*What is expected:* State how many lines of the records contain the string "object". Give the number alone.

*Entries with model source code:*
==============================
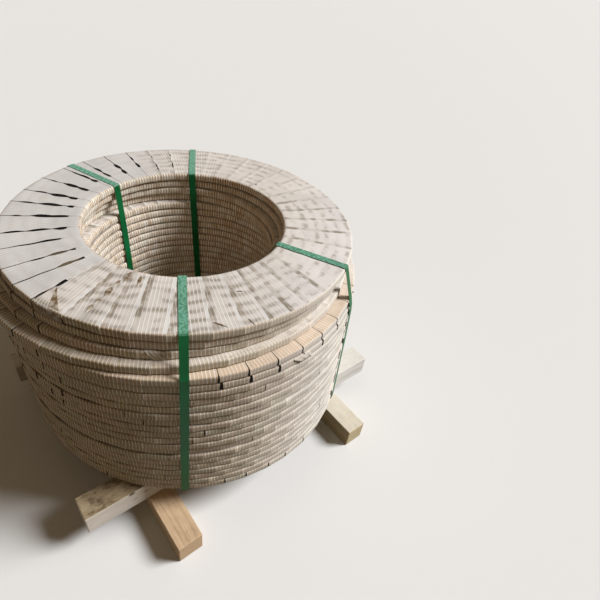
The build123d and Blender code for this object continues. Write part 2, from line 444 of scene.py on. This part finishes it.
# lengths are in metres, and angles are degrees in the frame. A seam is where one tape turn's free
# edge lies over the next turn
wrap = {
    "turns": 39, "twist": 4.1, "wander": 1.0, "lean": 1.5, "seed": 7,
    "smallCoils": 3, "smallReach": 0.44065, "largeReach": 0.46673, "eyeFlat": 0.254, "height": 0.0231,
    "outerRounding": 0.0046, "eyeRounding": 0.0068, "clear": 0.00004, "flatHalf": 5.0,
    "edgeStep": 0.0006, "slitDepth": 0.00145, "hairline": 0.00025, "open": 0.0006, "sink": 0.0003,
    # columns of one turn: two of the slit floor, then the turn from its start to its free edge
    "slots": 7, "roundSteps": 3, "sharpAngle": 38,
    # how clearly the threads stand out on the top, by angle
    "clearness": ([150, 180, 290, 346, 362, 380, 450, 500, 510],
                  [0.7, 0.8, 1, 1, 0.45, 0.25, 0.25, 0.6, 0.7]),
    # the top coil's seams as the photo shows them, as (at the eye, at the rim) where these differ
    "topSeams": [
        177.0, 186.3, 195.4, 204.0, 214.0, 224.0, 232.6, 242.2, 253.0, 262.0, 272.2, 280.5, (288.5, 289.0),
        (296.8, 299.5), (305.1, 309.9), (313.8, 317.4), (327.0, 326.5), (338.5, 337.8), (348.4, 346.2),
        (356.2, 353.5), (363.2, 360.2), (370.0, 366.3), (380.1, 374.1), (389.4, 388.6), (400.0, 401.2),
        (409.8, 411.0), (420.5, 419.9), (429.5, 429.2), 438.5, 447.8, 457.0, 466.2, 475.2, 484.1, 493.0,
        501.7, 510.5, 519.3, 528.0],
    # how far the tape has drawn apart at the first of them, in mm as (distance from the middle,
    # half length, half width, sideways shift)
    "topSlits": [
        [(388, 12, 2.2, 0), (332, 18, 3.4, 0.5)],
        [(352, 16, 4.6, 0), (308, 16, 4.2, 1)],
        [(363, 16, 3.4, 0), (318, 18, 3.2, 0.3)],
        [(382, 20, 2.2, 0), (350, 18, 3.2, 0), (311, 14, 4.6, 0.5)],
        [(400, 9, 2, 0), (343, 20, 5.2, -1.5), (301, 17, 4.6, 2)],
        [(392, 16, 2.6, -1), (340, 22, 5.4, 0.5), (297, 15, 4.4, 2.5)],
        [(398, 18, 2.8, 0), (338, 26, 5, 0), (285, 10, 4.4, 1.5)],
        [(403, 9, 2.4, 0), (343, 20, 5.2, 0), (301, 24, 4.2, 1.5)],
        [(400, 20, 3, -1), (343, 22, 3.6, 0), (292, 14, 4.6, 2)],
        [(358, 36, 1.8, 0), (318, 22, 2.6, -1)],
        [(365, 14, 2, 0), (319, 18, 3.8, 0), (280, 9, 3.4, 1.5)],
        [(400, 45, 1, 0), (322, 17, 3.8, 0), (287, 16, 2.6, 1)],
        [(420, 12, 2.2, 0), (366, 18, 3.4, 0)]],
    # small openings at later seams, by the seam's number
    "moreSlits": {31: [(277, 5, 2.6, 0)], 37: [(392, 7, 1.5, 0), (312, 22, 1.3, 0)],
                  38: [(382, 8, 1.3, 0), (316, 10, 1.7, 0), (292, 7, 1.7, 0)]},
    # seams that show on the fifth and sixth coils, and on the lowest one
    "fifthSeams": [339.4, 347.3, 355.8, 364.3, 372.5, 381.0, 390.2, 399.1],
    "lowestSeams": [339.4, 346.5, 354.7, 361.6, 370.5],
    # how the slits are drawn on the top: its face in mm from the eye outwards, what a drawn slit
    # gains in width, what it never closes below, its waver, and its half width in the wall as
    # (at the top, at the foot)
    "faceStart": 254, "faceWidth": 186, "slitGain": 1.25, "neverClosed": 0.0008, "waver": 0.0009,
    "waverLength": 9.5, "drawnWall": (0.0009, 0.0016),
    # where a brown fold hangs in two slits of the top, as (angle, distance from the middle)
    "fold": (276.5, 0.3195),
    # the top coil's smooth side, from and to, and how gently it starts and ends
    "smoothSide": (160, 292), "smoothFade": (18, 5),
    # dirt and painted shade rise from a coil's foot and lie on its top edge, and one seam is stained as (place,
    # half width, strength)
    "dirt": 0.68, "dirtAndShadeRise": 0.0042, "dirtAndShadeLimit": 0.0115, "rimDirtAndShade": 0.0022, "stainedSeam": (304.6, 1.7, 0.3),
}


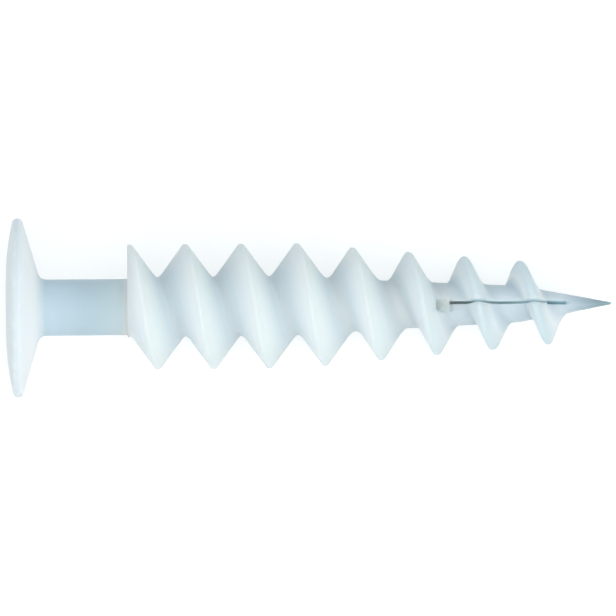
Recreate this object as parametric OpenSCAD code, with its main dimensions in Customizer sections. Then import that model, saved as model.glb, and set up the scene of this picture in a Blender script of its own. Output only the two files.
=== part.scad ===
// Insulation plug: a one-piece nylon fixing for soft insulation board. It has a wide shallow head
// with a six-lobed drive, a slender shank, a coarse right-handed thread that tapers, and a slit point.

/* [Overall] */
// Length from the face of the head to the point
plug_length = 85; // [82:0.5:100]
// Direction of the first crest about the axis, from the side upwards
crest_angle = 20; // [0:5:90]

/* [Head] */
// Diameter of the head
head_d = 25.2; // [20:0.1:32]
// Diameter of the flat middle of the face
face_land_d = 7.2; // [7.2:0.1:10]
// Radius of the curve from the flat middle to the rim
face_curve_r = 39; // [30:1:90]
// Radius of the rounded rim
rim_r = 0.76; // [0.5:0.02:1.2]
// Slope of the back of the head
head_slope = 16.2; // [10:0.2:24]
// Radius of the fillet between head and shank
head_fillet = 1.2; // [0.6:0.1:2]

/* [Drive] */
// Width of the six-lobed recess across its points
drive_d = 6.75; // [6.2:0.05:7]
// Width of the recess across its bays
drive_bay_d = 4.85; // [4.4:0.05:5]
// Radius of each of the six round lobes
lobe_r = 0.55; // [0.45:0.01:0.65]
// Depth of the recess
drive_depth = 4.2; // [3:0.1:6]

/* [Shank] */
// Diameter of the plain shank
shank_d = 7.9; // [7.2:0.1:7.9]
// Distance from the face to the flat start of the thread
thread_from = 17.1; // [14:0.1:22]

/* [Screw bore] */
// Diameter of the bore for the screw
bore_d = 4; // [3:0.1:4.4]
// Diameter of the narrow end of the bore
bore_end_d = 1.2; // [0.8:0.1:1.6]
// Length of the conical end of the bore, which runs into the slit
bore_point = 4; // [2:0.2:5]

/* [Thread] */
// Diameter over the crests of the straight thread
thread_d = 17.6; // [15:0.1:20]
// Diameter of the core in the straight thread
core_d = 8; // [8:0.1:8.8]
// Advance of the thread in one turn
pitch = 7.84; // [7.2:0.02:9]
// Distance from the face to the first crest
first_crest = 17.4; // [17:0.1:20]
// Length of the taper, up to the end of the full crest
taper_l = 35.1; // [30:0.1:40]
// Distance from the end of the full crest to the end of the point
thread_gap = 8.8; // [8:0.1:12]
// Diameter over the last full crest
thread_end_d = 11.5; // [9:0.1:14]
// Part of a turn in which the last crest runs out
run_out = 0.1; // [0.1:0.01:0.4]
// Angle of each flank to the radius in the straight thread
flank_angle = 35; // [30:1:38]
// Angle of the flank towards the head, at the end of the taper
end_head_flank = 16; // [14:1:30]
// Angle of the flank towards the point, at the end of the taper
end_point_flank = 22; // [16:1:30]
// Radius of the crest in the straight thread
crest_r = 0.36; // [0.2:0.02:0.5]
// Radius of the crest at the end of the taper
end_crest_r = 0.5; // [0.3:0.02:0.7]
// Length along the taper in which the wide teeth turn into slim ones
tooth_change = 34; // [20:1:40]
// Depth of the blend between flank and core in the straight thread
root_blend = 1.1; // [0.6:0.1:1.6]
// Depth of that blend at the end of the taper
end_root_blend = 1.6; // [0.6:0.1:1.8]

/* [Point] */
// Length of the point from its foot, where the core turns steeper
point_l = 13; // [9:0.1:16]
// Diameter of the core at the foot of the point
core_end_d = 5.1; // [4.6:0.05:6]
// Diameter of the blunt end of the point
point_end_d = 0.3; // [0.3:0.1:1]

/* [Slit] */
// Width of the slit
slit_w = 0.5; // [0.4:0.02:1]
// Length of the slit
slit_l = 16.4; // [12:0.1:18]
// Length of the solid end of the point, past the slit
slit_gap = 6.3; // [5:0.1:9]
// Length of the thin web that holds the two legs together at the end of the slit
web_l = 2.7; // [1:0.1:4]
// Thickness of the web, at the middle of the slit
web_t = 0.6; // [0.3:0.05:1]
// Direction of the slit about the axis, from the first crest
slit_angle = 84.5; // [70:0.5:110]
// Length of the pocket at the foot of the slit, up to the slit
pocket_l = 1.9; // [1.4:0.1:2.4]
// Width of the pocket across the slit
pocket_w = 1.9; // [1.4:0.1:2.4]
// Offset of the middle of the pocket from the middle of the slit
pocket_shift = 0.43; // [0:0.01:0.6]
// Radius of the corners of the pocket
pocket_corner = 0.5; // [0.2:0.05:0.6]
// Distance from the axis to the flat floor of the pocket
pocket_floor_r = 2.6; // [2.4:0.05:3]

/* [Hidden] */

// Steps round one turn of the thread and along each arc, and facets of each round solid
turn_steps = 48;
step_angle = 360 / turn_steps;
arc_steps = 8;
curve_fn = 96;
// Depth to which the shank runs into the threaded body, and cuts run out of a face
overlap = 1;

// Points of an arc about c, as [across, along], with angles from the first axis to the second
function arc(c, r, from, to) =
    [for (i = [0:arc_steps]) let (a = from + (to - from) * i / arc_steps)
        [c[0] + r * cos(a), c[1] + r * sin(a)]];

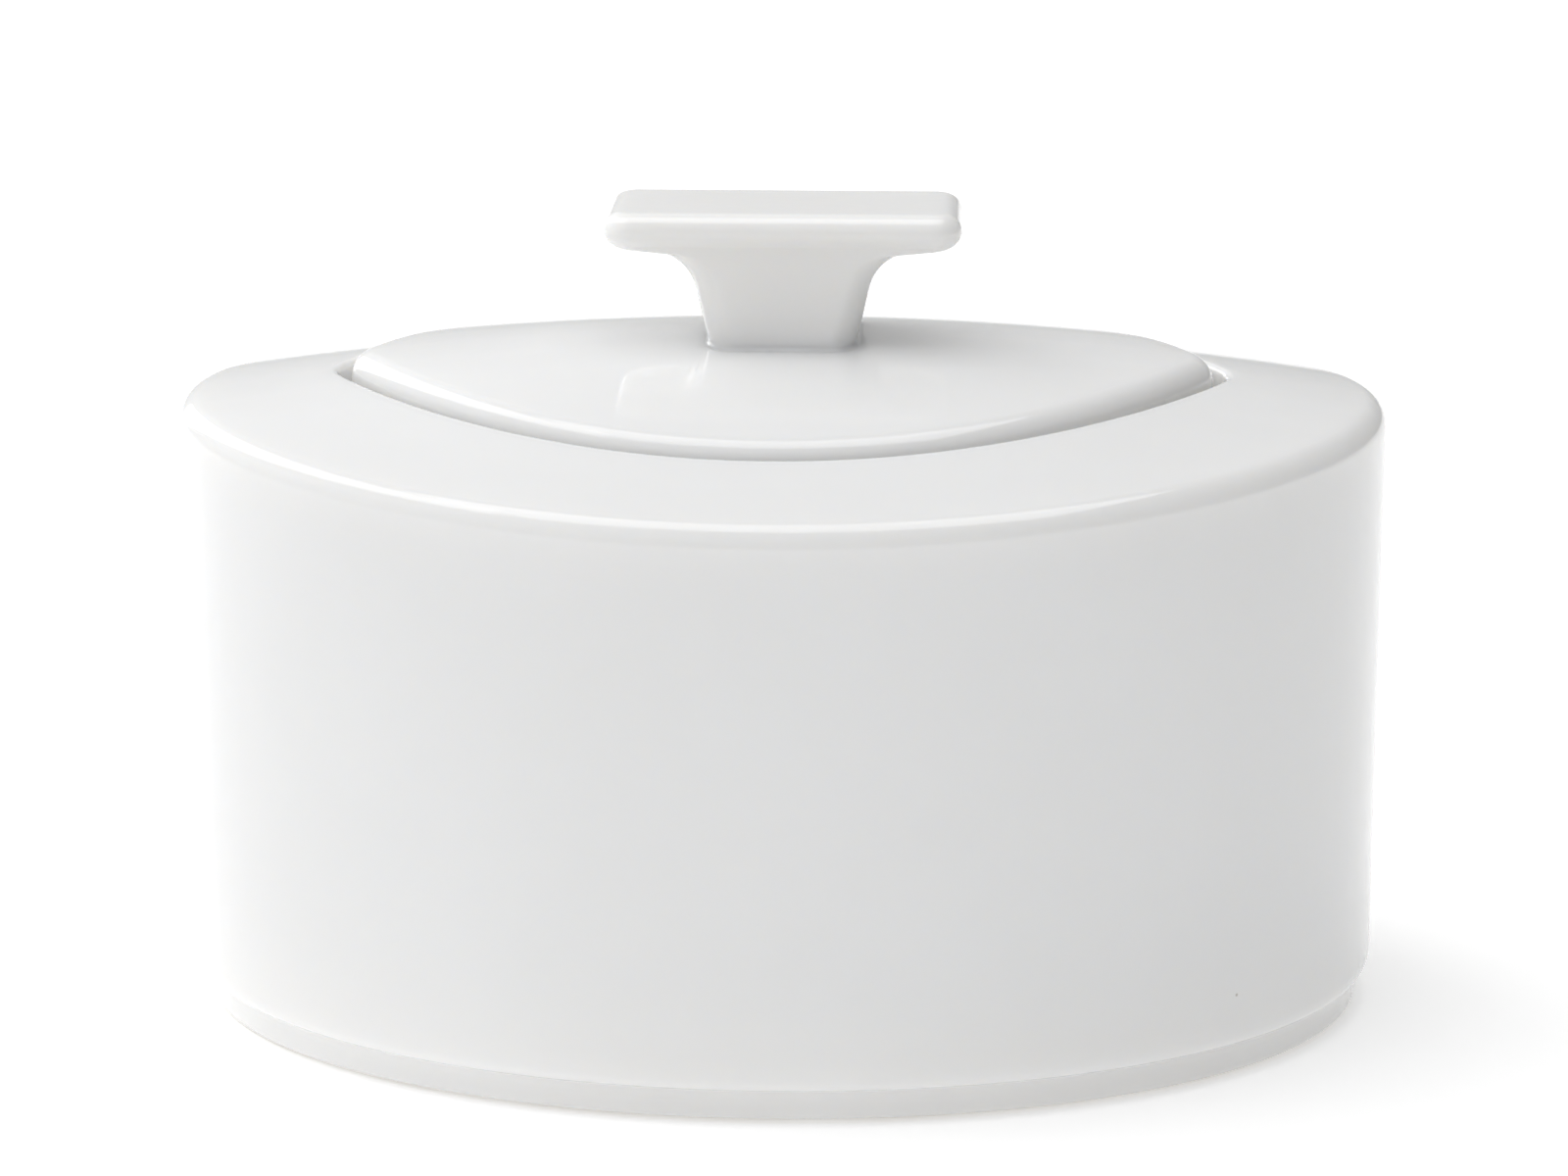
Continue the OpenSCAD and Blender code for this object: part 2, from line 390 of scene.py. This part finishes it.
def inside_rings():
    """Ceiling under the shoulder, the inside of the wall and the round into the floor."""
    depth, ceiling_round, floor_round, floor_height = 4.0, 2.6, 9.0, 6.0
    levels, floor_gaps, gallery_depth = (52, 42, 32, 22), (4, 12, 22), 3.0
    gallery = lens_outline(opening, -gallery_depth)
    ceiling_end = wall_outline(wall_thickness + ceiling_round)
    ledge_end = lens_outline(opening, 0.4 - gallery_depth)
    rings = [ring(ledge_end, ledge_bottom), ring(gallery, ledge_bottom + 0.25)]
    rings.append(ring(gallery, shoulder_height(gallery, depth + 0.1)))
    rings += between(gallery, ceiling_end, 5, lambda p: shoulder_height(p, depth))
    for a in quarter(0, 90, 8):
        plan = wall_outline(wall_thickness + ceiling_round * (1 - np.sin(a)))
        rings.append(ring(plan, shoulder_height(plan, depth + ceiling_round * (1 - np.cos(a)))))
    rings += [ring(wall_outline(wall_thickness), z) for z in levels]
    for a in quarter(0, 90, 14):
        plan = wall_outline(wall_thickness + floor_round * (1 - np.cos(a)))
        rings.append(ring(plan, floor_height + floor_round * (1 - np.sin(a))))
    for gap in floor_gaps:
        rings.append(ring(wall_outline(wall_thickness + floor_round + gap), floor_height))
    return rings


print(len(inside_rings()), "rings of the inside")

# %% Bowl
roll = rolled_edge(wall_outline, shoulder_height, shoulder_roll, 15)
lip = lip_rings()
top = between(roll[-1][:, :2], lip[0][:, :2], 14, shoulder_height)
bowl_rings = foot_rings() + wall_rings() + roll + top + lip + ledge_rings() + inside_rings()
bowl = skin("bowl_body", bowl_rings)

# %% [markdown]
# ## Lid
# The lid is pressed in one piece with a collar underneath, which keeps it from sliding off the
# ledge. Its edge is a soft roll that stands a little above the shoulder, and a flat bed at its
# crown takes the knob. The skin runs from the ceiling under the crown, down the collar, out under
# the edge and back over the dome to the bed.

# %% Sizes of the lid
collar_drop = 6.3
lid_bottom = lid_low[2] + collar_drop
collar_bottom = lid_low[2]
collar_outside = 5.0
lid_roll = 2.8
bed_height = knob_low[2]
# Bed for the knob: half length, half width, corner radius. The knob was luted on by hand, and sits
# a little right of the middle with its bed.
bed = (8.25, 8.45, 3.1)
knob_offset = 0.35
# Hollow under the lid, inside the collar: half length, half width, radius of the tips
hollow = (opening[0] - 9.3, opening[1] - 7.8, 1.5)
print("lid rests at", lid_bottom, "and its collar reaches down to", collar_bottom)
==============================
*Exercise solution:* 3